**Dataset extract**
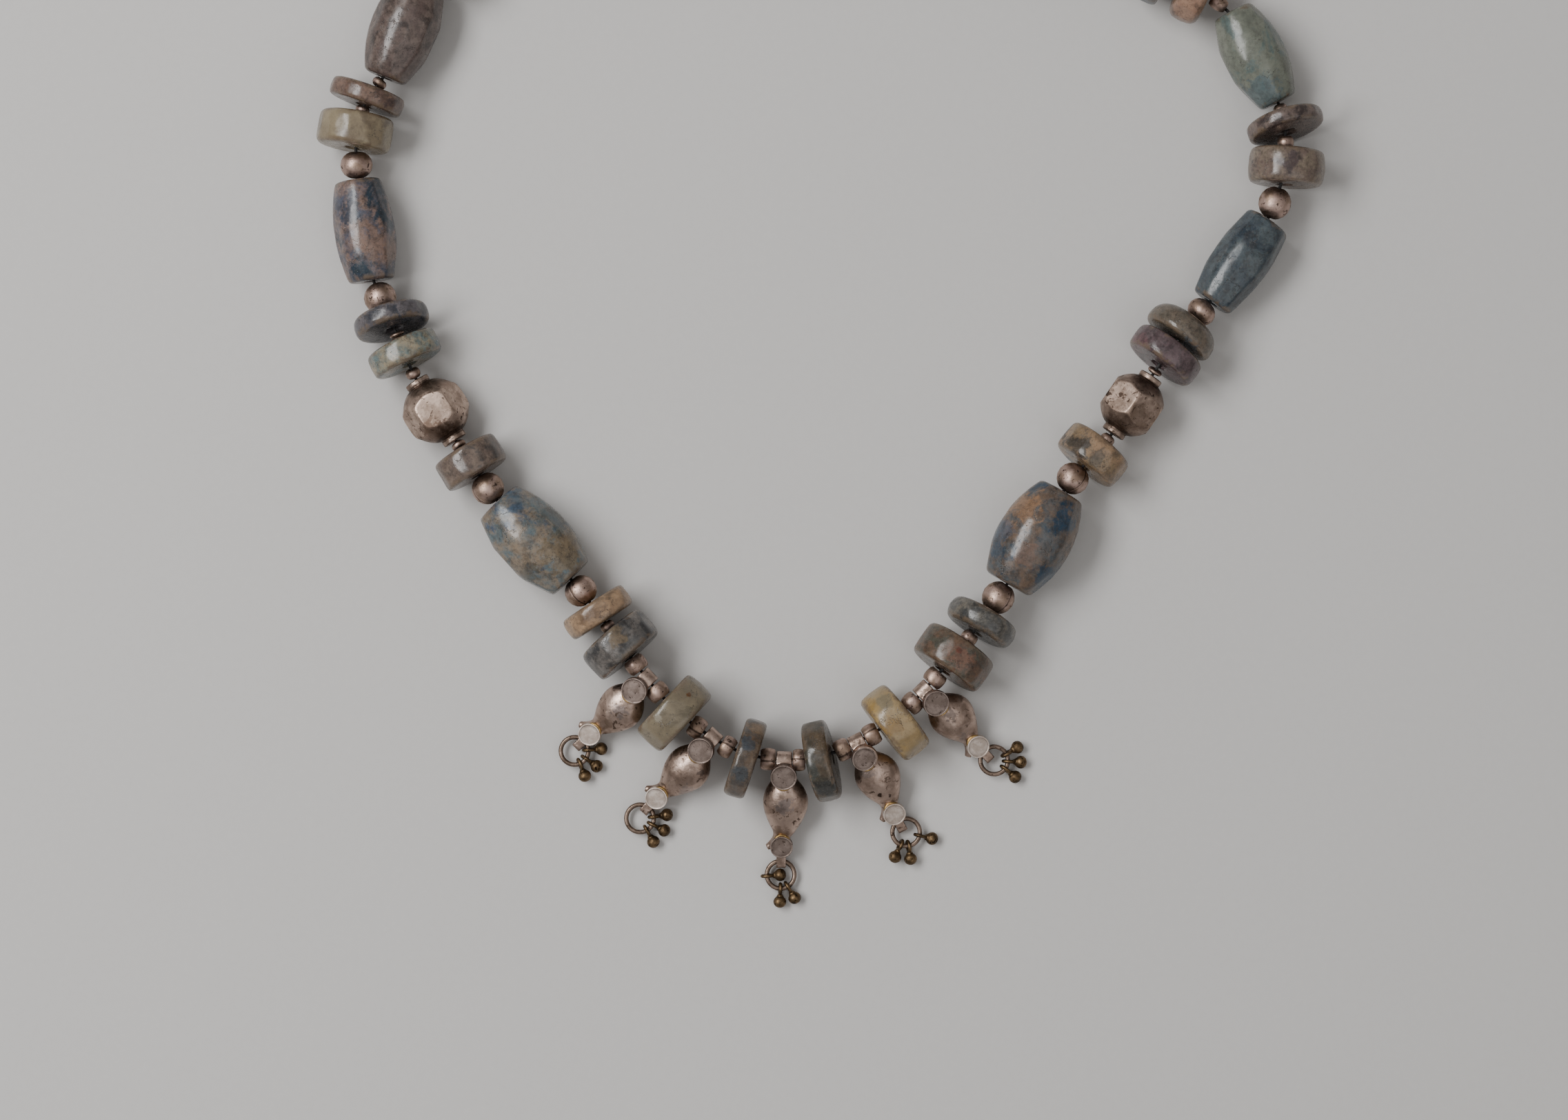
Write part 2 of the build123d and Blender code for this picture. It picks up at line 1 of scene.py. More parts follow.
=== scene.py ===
"""Finishes of a necklace of hand-ground stones and silver, laid out on a pale studio table.

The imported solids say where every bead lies. The stones, the silver beads, the drops with their
coins and solder, the rings and the bells get pieces of their own here. The clasp and the thread
keep their own meshes and get a finish.
"""

import json
import logging
import math
from collections.abc import Callable
from dataclasses import dataclass, field
from enum import Enum
from random import Random
from typing import Any

import bpy
import numpy as np
from mathutils import Matrix, Vector

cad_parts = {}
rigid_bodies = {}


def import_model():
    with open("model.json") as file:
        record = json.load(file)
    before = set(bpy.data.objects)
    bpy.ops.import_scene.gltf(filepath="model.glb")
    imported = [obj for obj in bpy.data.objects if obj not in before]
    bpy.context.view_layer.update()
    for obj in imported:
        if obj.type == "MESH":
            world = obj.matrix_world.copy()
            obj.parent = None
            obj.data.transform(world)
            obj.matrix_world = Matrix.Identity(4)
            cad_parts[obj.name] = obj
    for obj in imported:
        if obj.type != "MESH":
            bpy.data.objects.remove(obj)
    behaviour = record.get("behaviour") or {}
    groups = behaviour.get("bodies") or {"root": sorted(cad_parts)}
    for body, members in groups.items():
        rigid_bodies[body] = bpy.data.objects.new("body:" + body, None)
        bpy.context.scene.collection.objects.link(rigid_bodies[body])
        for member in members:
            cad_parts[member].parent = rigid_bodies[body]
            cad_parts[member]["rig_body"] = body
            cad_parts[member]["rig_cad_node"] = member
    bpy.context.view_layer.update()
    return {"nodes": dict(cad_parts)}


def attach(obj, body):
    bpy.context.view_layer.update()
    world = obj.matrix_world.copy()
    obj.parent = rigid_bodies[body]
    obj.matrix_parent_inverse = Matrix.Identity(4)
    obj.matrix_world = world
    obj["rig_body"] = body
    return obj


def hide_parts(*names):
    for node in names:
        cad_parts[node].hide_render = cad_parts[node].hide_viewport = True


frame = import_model()

LOG = logging.getLogger("necklace")
MILLIMETRE = 0.001
WELD = 0.001  # points nearer than this are one, in millimetres
BODY = "root"
GLEAM = (-0.30, 0.09, 0.95)  # way that a flat faces when it throws the key light upwards

Colour = tuple[float, float, float, float]
Socket = bpy.types.NodeSocket
Piece = bpy.types.Object


def tone(code: str) -> Colour:
    """Linear colour, with its alpha, of a paint code of six hex digits."""
    shares = [int(code[i:i + 2], 16) / 255 for i in (0, 2, 4)]
    linear = [s / 12.92 if s <= 0.04045 else ((s + 0.055) / 1.055) ** 2.4 for s in shares]
    return (linear[0], linear[1], linear[2], 1.0)


def frame_at(middle: Vector, x: Vector, y: Vector, z: Vector) -> Matrix:
    """Frame with its middle at a place, from its three axes."""
    return Matrix.Translation(middle) @ Matrix((x, y, z)).transposed().to_4x4()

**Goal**
Output all of the material, please, exactly as it stands.

**Response to this task**
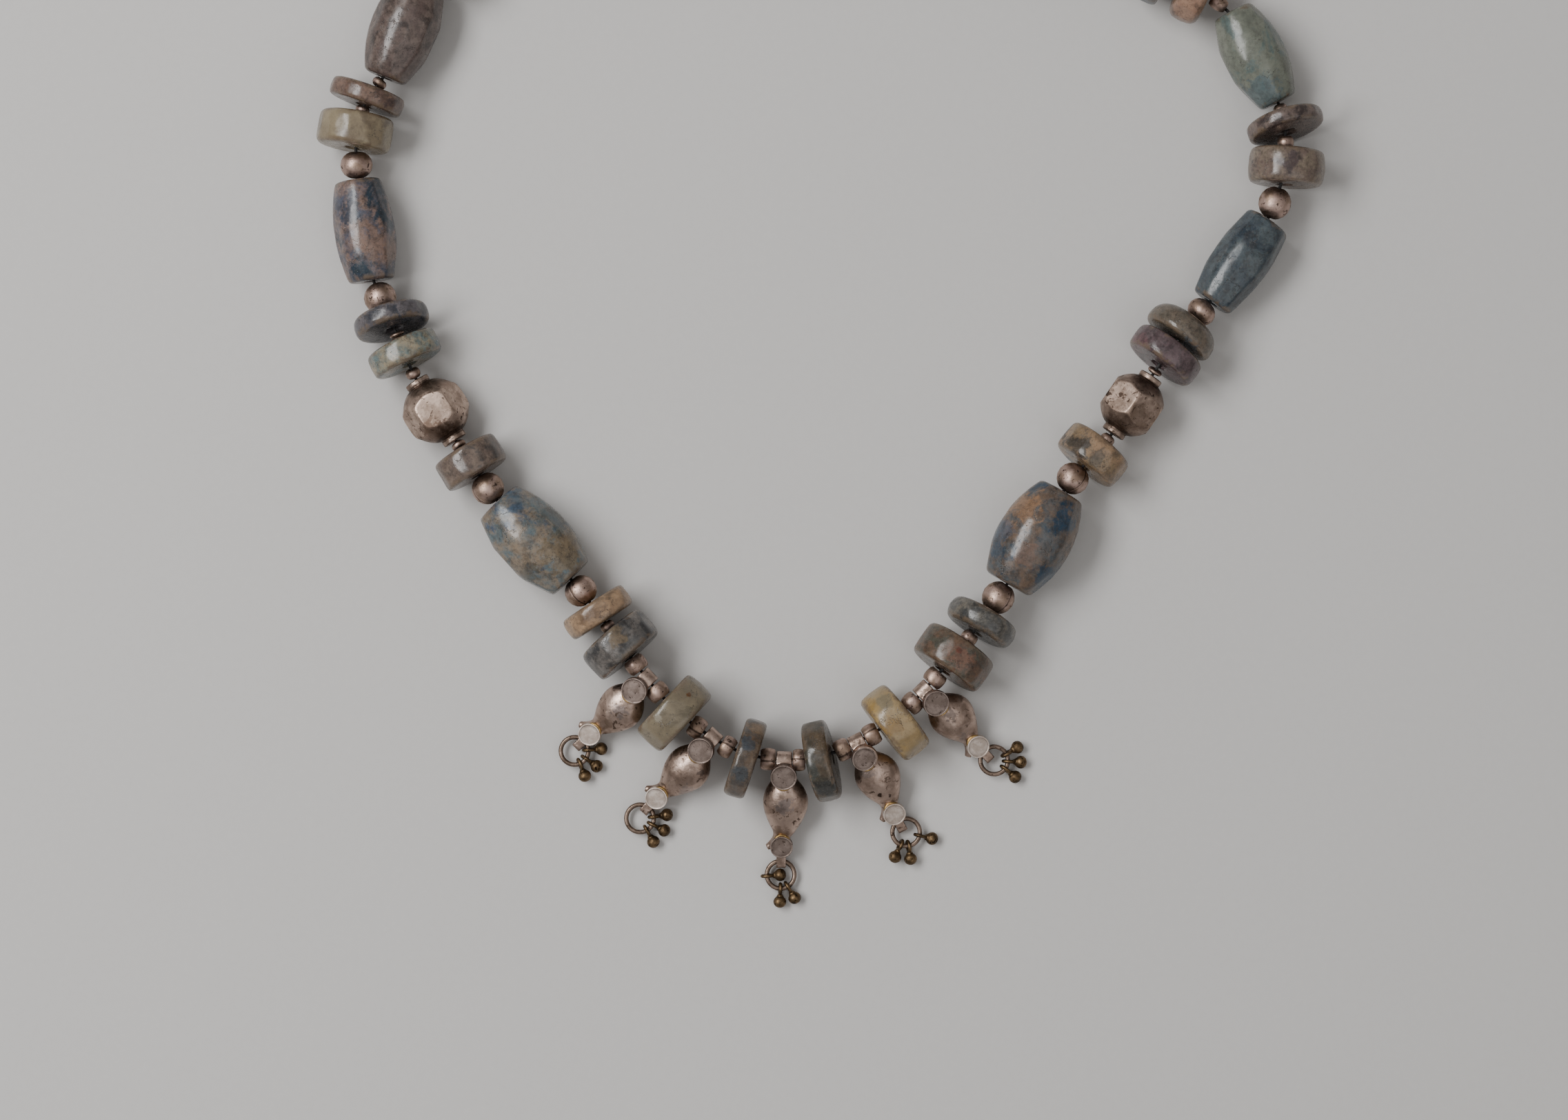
Write part 2 of the build123d and Blender code for this picture. It picks up at line 1 of scene.py. More parts follow.
=== scene.py ===
"""Finishes of a necklace of hand-ground stones and silver, laid out on a pale studio table.

The imported solids say where every bead lies. The stones, the silver beads, the drops with their
coins and solder, the rings and the bells get pieces of their own here. The clasp and the thread
keep their own meshes and get a finish.
"""

import json
import logging
import math
from collections.abc import Callable
from dataclasses import dataclass, field
from enum import Enum
from random import Random
from typing import Any

import bpy
import numpy as np
from mathutils import Matrix, Vector

cad_parts = {}
rigid_bodies = {}


def import_model():
    with open("model.json") as file:
        record = json.load(file)
    before = set(bpy.data.objects)
    bpy.ops.import_scene.gltf(filepath="model.glb")
    imported = [obj for obj in bpy.data.objects if obj not in before]
    bpy.context.view_layer.update()
    for obj in imported:
        if obj.type == "MESH":
            world = obj.matrix_world.copy()
            obj.parent = None
            obj.data.transform(world)
            obj.matrix_world = Matrix.Identity(4)
            cad_parts[obj.name] = obj
    for obj in imported:
        if obj.type != "MESH":
            bpy.data.objects.remove(obj)
    behaviour = record.get("behaviour") or {}
    groups = behaviour.get("bodies") or {"root": sorted(cad_parts)}
    for body, members in groups.items():
        rigid_bodies[body] = bpy.data.objects.new("body:" + body, None)
        bpy.context.scene.collection.objects.link(rigid_bodies[body])
        for member in members:
            cad_parts[member].parent = rigid_bodies[body]
            cad_parts[member]["rig_body"] = body
            cad_parts[member]["rig_cad_node"] = member
    bpy.context.view_layer.update()
    return {"nodes": dict(cad_parts)}


def attach(obj, body):
    bpy.context.view_layer.update()
    world = obj.matrix_world.copy()
    obj.parent = rigid_bodies[body]
    obj.matrix_parent_inverse = Matrix.Identity(4)
    obj.matrix_world = world
    obj["rig_body"] = body
    return obj


def hide_parts(*names):
    for node in names:
        cad_parts[node].hide_render = cad_parts[node].hide_viewport = True


frame = import_model()

LOG = logging.getLogger("necklace")
MILLIMETRE = 0.001
WELD = 0.001  # points nearer than this are one, in millimetres
BODY = "root"
GLEAM = (-0.30, 0.09, 0.95)  # way that a flat faces when it throws the key light upwards

Colour = tuple[float, float, float, float]
Socket = bpy.types.NodeSocket
Piece = bpy.types.Object


def tone(code: str) -> Colour:
    """Linear colour, with its alpha, of a paint code of six hex digits."""
    shares = [int(code[i:i + 2], 16) / 255 for i in (0, 2, 4)]
    linear = [s / 12.92 if s <= 0.04045 else ((s + 0.055) / 1.055) ** 2.4 for s in shares]
    return (linear[0], linear[1], linear[2], 1.0)


def frame_at(middle: Vector, x: Vector, y: Vector, z: Vector) -> Matrix:
    """Frame with its middle at a place, from its three axes."""
    return Matrix.Translation(middle) @ Matrix((x, y, z)).transposed().to_4x4()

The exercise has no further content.